Write out all of the data exactly as it appears.

▼

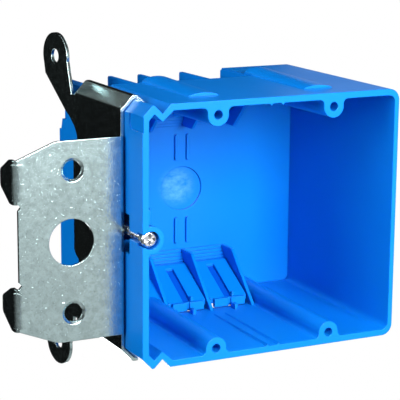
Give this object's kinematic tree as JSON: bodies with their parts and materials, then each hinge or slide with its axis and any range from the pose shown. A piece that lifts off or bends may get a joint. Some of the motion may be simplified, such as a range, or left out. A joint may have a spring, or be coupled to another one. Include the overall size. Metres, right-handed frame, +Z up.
{
  "type": "adjustable switch box",
  "caption": "Open moulded electrical box with cable clamps that slides in a folded steel stud bracket, moved by an adjusting screw.",
  "frame": {"origin": "centre of the four device-screw bosses, on the plane of the open rim", "axes": "+X to the right seen from the room, +Y into the wall, +Z up"},
  "size_m": [0.1431, 0.0793, 0.1278],
  "materials": {
    "moulded_plastic": "smooth semi-gloss blue moulding",
    "galvanised_sheet": "zinc-coated sheet steel, mottled",
    "plated_screw": "bright zinc plating",
    "plated_ring": "bright zinc plating"
  },
  "bodies": {
    "bracket": {"bracket": "galvanised_sheet"},
    "box": {"box": "moulded_plastic"},
    "screw": {"adjusting_screw": "plated_screw", "screw_retainer": "plated_ring"}
  },
  "joints": [
    {"name": "box_slide", "type": "slide", "parent": "bracket", "child": "box", "axis": [0, 1, 0], "range_m": [-0.0243, 0.0125]},
    {"name": "screw_spin", "type": "hinge", "parent": "box", "child": "screw", "pos_m": [-0.0483, 0, 0], "axis": [0, 1, 0], "range_deg": [-11060, 5700]}
  ],
  "couplings": [
    {"joint": "screw_spin", "follows": "box_slide", "rad_per_m": 7913.3}
  ]
}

▲

▸ Worked solution:
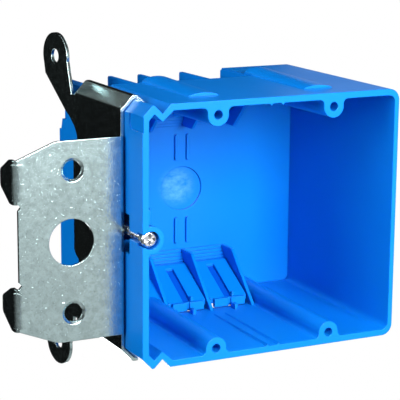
Give this object's kinematic tree as JSON: bodies with their parts and materials, then each hinge or slide with its axis and any range from the pose shown. A piece that lifts off or bends may get a joint. Some of the motion may be simplified, such as a range, or left out. A joint may have a spring, or be coupled to another one. Include the overall size. Metres, right-handed frame, +Z up.
{
  "type": "adjustable switch box",
  "caption": "Open moulded electrical box with cable clamps that slides in a folded steel stud bracket, moved by an adjusting screw.",
  "frame": {"origin": "centre of the four device-screw bosses, on the plane of the open rim", "axes": "+X to the right seen from the room, +Y into the wall, +Z up"},
  "size_m": [0.1431, 0.0793, 0.1278],
  "materials": {
    "moulded_plastic": "smooth semi-gloss blue moulding",
    "galvanised_sheet": "zinc-coated sheet steel, mottled",
    "plated_screw": "bright zinc plating",
    "plated_ring": "bright zinc plating"
  },
  "bodies": {
    "bracket": {"bracket": "galvanised_sheet"},
    "box": {"box": "moulded_plastic"},
    "screw": {"adjusting_screw": "plated_screw", "screw_retainer": "plated_ring"}
  },
  "joints": [
    {"name": "box_slide", "type": "slide", "parent": "bracket", "child": "box", "axis": [0, 1, 0], "range_m": [-0.0243, 0.0125]},
    {"name": "screw_spin", "type": "hinge", "parent": "box", "child": "screw", "pos_m": [-0.0483, 0, 0], "axis": [0, 1, 0], "range_deg": [-11060, 5700]}
  ],
  "couplings": [
    {"joint": "screw_spin", "follows": "box_slide", "rad_per_m": 7913.3}
  ]
}